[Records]
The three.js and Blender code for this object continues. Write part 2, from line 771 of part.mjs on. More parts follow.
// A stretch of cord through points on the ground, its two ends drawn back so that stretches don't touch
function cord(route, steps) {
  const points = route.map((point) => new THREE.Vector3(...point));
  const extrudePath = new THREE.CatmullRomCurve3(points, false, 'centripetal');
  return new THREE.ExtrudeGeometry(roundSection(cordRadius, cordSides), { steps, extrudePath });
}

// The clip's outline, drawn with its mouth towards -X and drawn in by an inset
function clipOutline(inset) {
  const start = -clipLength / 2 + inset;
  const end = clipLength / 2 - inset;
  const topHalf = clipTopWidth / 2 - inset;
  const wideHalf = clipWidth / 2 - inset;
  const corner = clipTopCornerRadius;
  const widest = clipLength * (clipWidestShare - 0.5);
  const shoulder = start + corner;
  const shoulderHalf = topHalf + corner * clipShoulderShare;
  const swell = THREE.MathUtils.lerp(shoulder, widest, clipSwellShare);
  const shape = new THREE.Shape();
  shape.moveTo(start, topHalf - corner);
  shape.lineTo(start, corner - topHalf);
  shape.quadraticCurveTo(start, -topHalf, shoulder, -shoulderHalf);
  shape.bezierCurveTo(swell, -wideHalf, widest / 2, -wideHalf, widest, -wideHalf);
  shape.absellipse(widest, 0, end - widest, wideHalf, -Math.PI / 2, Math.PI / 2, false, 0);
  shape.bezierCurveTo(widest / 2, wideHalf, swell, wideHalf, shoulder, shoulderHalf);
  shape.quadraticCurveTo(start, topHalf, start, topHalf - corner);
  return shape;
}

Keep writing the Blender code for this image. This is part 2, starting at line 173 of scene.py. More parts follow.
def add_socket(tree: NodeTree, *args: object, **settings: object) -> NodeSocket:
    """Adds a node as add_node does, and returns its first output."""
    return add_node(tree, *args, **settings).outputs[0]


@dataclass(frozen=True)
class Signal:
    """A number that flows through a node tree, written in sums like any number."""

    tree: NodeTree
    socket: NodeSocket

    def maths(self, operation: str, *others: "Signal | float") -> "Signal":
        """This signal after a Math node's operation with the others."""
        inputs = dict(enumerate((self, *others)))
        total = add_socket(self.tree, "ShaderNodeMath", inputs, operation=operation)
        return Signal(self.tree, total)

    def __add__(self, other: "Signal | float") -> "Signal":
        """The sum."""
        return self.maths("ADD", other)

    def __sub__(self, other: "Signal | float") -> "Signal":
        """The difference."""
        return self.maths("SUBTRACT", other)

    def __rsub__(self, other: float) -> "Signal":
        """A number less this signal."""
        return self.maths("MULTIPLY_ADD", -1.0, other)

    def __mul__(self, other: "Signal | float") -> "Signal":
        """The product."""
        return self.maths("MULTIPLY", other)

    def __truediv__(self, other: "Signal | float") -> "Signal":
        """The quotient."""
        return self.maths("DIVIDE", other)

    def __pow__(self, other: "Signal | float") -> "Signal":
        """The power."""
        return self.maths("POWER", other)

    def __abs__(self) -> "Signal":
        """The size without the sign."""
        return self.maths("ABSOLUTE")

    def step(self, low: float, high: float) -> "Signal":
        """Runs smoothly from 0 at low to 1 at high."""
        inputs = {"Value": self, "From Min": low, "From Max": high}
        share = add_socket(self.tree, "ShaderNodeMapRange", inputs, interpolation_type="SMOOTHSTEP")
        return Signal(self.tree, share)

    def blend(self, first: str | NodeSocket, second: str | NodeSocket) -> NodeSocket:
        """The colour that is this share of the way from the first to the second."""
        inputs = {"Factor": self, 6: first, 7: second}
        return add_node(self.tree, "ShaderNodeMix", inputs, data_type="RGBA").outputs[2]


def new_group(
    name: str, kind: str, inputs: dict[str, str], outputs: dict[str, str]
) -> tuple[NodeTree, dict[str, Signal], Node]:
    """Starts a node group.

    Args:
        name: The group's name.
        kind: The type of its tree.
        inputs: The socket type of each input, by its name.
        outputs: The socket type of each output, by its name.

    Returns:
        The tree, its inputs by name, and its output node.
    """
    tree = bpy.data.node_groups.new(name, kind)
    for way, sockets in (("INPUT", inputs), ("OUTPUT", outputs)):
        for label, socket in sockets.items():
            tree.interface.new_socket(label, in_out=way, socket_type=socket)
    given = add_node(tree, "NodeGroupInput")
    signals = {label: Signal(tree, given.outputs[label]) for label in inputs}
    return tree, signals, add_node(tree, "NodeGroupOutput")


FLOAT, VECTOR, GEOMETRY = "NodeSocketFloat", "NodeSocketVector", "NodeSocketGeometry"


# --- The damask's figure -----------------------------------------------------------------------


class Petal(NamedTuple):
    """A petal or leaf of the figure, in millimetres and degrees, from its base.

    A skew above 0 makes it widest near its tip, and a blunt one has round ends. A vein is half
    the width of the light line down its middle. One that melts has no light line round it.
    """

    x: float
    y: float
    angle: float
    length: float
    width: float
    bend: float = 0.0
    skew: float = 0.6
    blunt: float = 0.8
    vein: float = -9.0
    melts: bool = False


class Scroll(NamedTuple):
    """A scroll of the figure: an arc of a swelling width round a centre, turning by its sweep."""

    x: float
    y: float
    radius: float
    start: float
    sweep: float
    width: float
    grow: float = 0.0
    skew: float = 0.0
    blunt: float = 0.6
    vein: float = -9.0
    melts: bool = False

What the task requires
Repeat back the data above, exact to the last character.

Written response
The three.js and Blender code for this object continues. Write part 2, from line 771 of part.mjs on. More parts follow.
// A stretch of cord through points on the ground, its two ends drawn back so that stretches don't touch
function cord(route, steps) {
  const points = route.map((point) => new THREE.Vector3(...point));
  const extrudePath = new THREE.CatmullRomCurve3(points, false, 'centripetal');
  return new THREE.ExtrudeGeometry(roundSection(cordRadius, cordSides), { steps, extrudePath });
}

// The clip's outline, drawn with its mouth towards -X and drawn in by an inset
function clipOutline(inset) {
  const start = -clipLength / 2 + inset;
  const end = clipLength / 2 - inset;
  const topHalf = clipTopWidth / 2 - inset;
  const wideHalf = clipWidth / 2 - inset;
  const corner = clipTopCornerRadius;
  const widest = clipLength * (clipWidestShare - 0.5);
  const shoulder = start + corner;
  const shoulderHalf = topHalf + corner * clipShoulderShare;
  const swell = THREE.MathUtils.lerp(shoulder, widest, clipSwellShare);
  const shape = new THREE.Shape();
  shape.moveTo(start, topHalf - corner);
  shape.lineTo(start, corner - topHalf);
  shape.quadraticCurveTo(start, -topHalf, shoulder, -shoulderHalf);
  shape.bezierCurveTo(swell, -wideHalf, widest / 2, -wideHalf, widest, -wideHalf);
  shape.absellipse(widest, 0, end - widest, wideHalf, -Math.PI / 2, Math.PI / 2, false, 0);
  shape.bezierCurveTo(widest / 2, wideHalf, swell, wideHalf, shoulder, shoulderHalf);
  shape.quadraticCurveTo(start, topHalf, start, topHalf - corner);
  return shape;
}

Keep writing the Blender code for this image. This is part 2, starting at line 173 of scene.py. More parts follow.
def add_socket(tree: NodeTree, *args: object, **settings: object) -> NodeSocket:
    """Adds a node as add_node does, and returns its first output."""
    return add_node(tree, *args, **settings).outputs[0]


@dataclass(frozen=True)
class Signal:
    """A number that flows through a node tree, written in sums like any number."""

    tree: NodeTree
    socket: NodeSocket

    def maths(self, operation: str, *others: "Signal | float") -> "Signal":
        """This signal after a Math node's operation with the others."""
        inputs = dict(enumerate((self, *others)))
        total = add_socket(self.tree, "ShaderNodeMath", inputs, operation=operation)
        return Signal(self.tree, total)

    def __add__(self, other: "Signal | float") -> "Signal":
        """The sum."""
        return self.maths("ADD", other)

    def __sub__(self, other: "Signal | float") -> "Signal":
        """The difference."""
        return self.maths("SUBTRACT", other)

    def __rsub__(self, other: float) -> "Signal":
        """A number less this signal."""
        return self.maths("MULTIPLY_ADD", -1.0, other)

    def __mul__(self, other: "Signal | float") -> "Signal":
        """The product."""
        return self.maths("MULTIPLY", other)

    def __truediv__(self, other: "Signal | float") -> "Signal":
        """The quotient."""
        return self.maths("DIVIDE", other)

    def __pow__(self, other: "Signal | float") -> "Signal":
        """The power."""
        return self.maths("POWER", other)

    def __abs__(self) -> "Signal":
        """The size without the sign."""
        return self.maths("ABSOLUTE")

    def step(self, low: float, high: float) -> "Signal":
        """Runs smoothly from 0 at low to 1 at high."""
        inputs = {"Value": self, "From Min": low, "From Max": high}
        share = add_socket(self.tree, "ShaderNodeMapRange", inputs, interpolation_type="SMOOTHSTEP")
        return Signal(self.tree, share)

    def blend(self, first: str | NodeSocket, second: str | NodeSocket) -> NodeSocket:
        """The colour that is this share of the way from the first to the second."""
        inputs = {"Factor": self, 6: first, 7: second}
        return add_node(self.tree, "ShaderNodeMix", inputs, data_type="RGBA").outputs[2]


def new_group(
    name: str, kind: str, inputs: dict[str, str], outputs: dict[str, str]
) -> tuple[NodeTree, dict[str, Signal], Node]:
    """Starts a node group.

    Args:
        name: The group's name.
        kind: The type of its tree.
        inputs: The socket type of each input, by its name.
        outputs: The socket type of each output, by its name.

    Returns:
        The tree, its inputs by name, and its output node.
    """
    tree = bpy.data.node_groups.new(name, kind)
    for way, sockets in (("INPUT", inputs), ("OUTPUT", outputs)):
        for label, socket in sockets.items():
            tree.interface.new_socket(label, in_out=way, socket_type=socket)
    given = add_node(tree, "NodeGroupInput")
    signals = {label: Signal(tree, given.outputs[label]) for label in inputs}
    return tree, signals, add_node(tree, "NodeGroupOutput")


FLOAT, VECTOR, GEOMETRY = "NodeSocketFloat", "NodeSocketVector", "NodeSocketGeometry"


# --- The damask's figure -----------------------------------------------------------------------


class Petal(NamedTuple):
    """A petal or leaf of the figure, in millimetres and degrees, from its base.

    A skew above 0 makes it widest near its tip, and a blunt one has round ends. A vein is half
    the width of the light line down its middle. One that melts has no light line round it.
    """

    x: float
    y: float
    angle: float
    length: float
    width: float
    bend: float = 0.0
    skew: float = 0.6
    blunt: float = 0.8
    vein: float = -9.0
    melts: bool = False


class Scroll(NamedTuple):
    """A scroll of the figure: an arc of a swelling width round a centre, turning by its sweep."""

    x: float
    y: float
    radius: float
    start: float
    sweep: float
    width: float
    grow: float = 0.0
    skew: float = 0.0
    blunt: float = 0.6
    vein: float = -9.0
    melts: bool = False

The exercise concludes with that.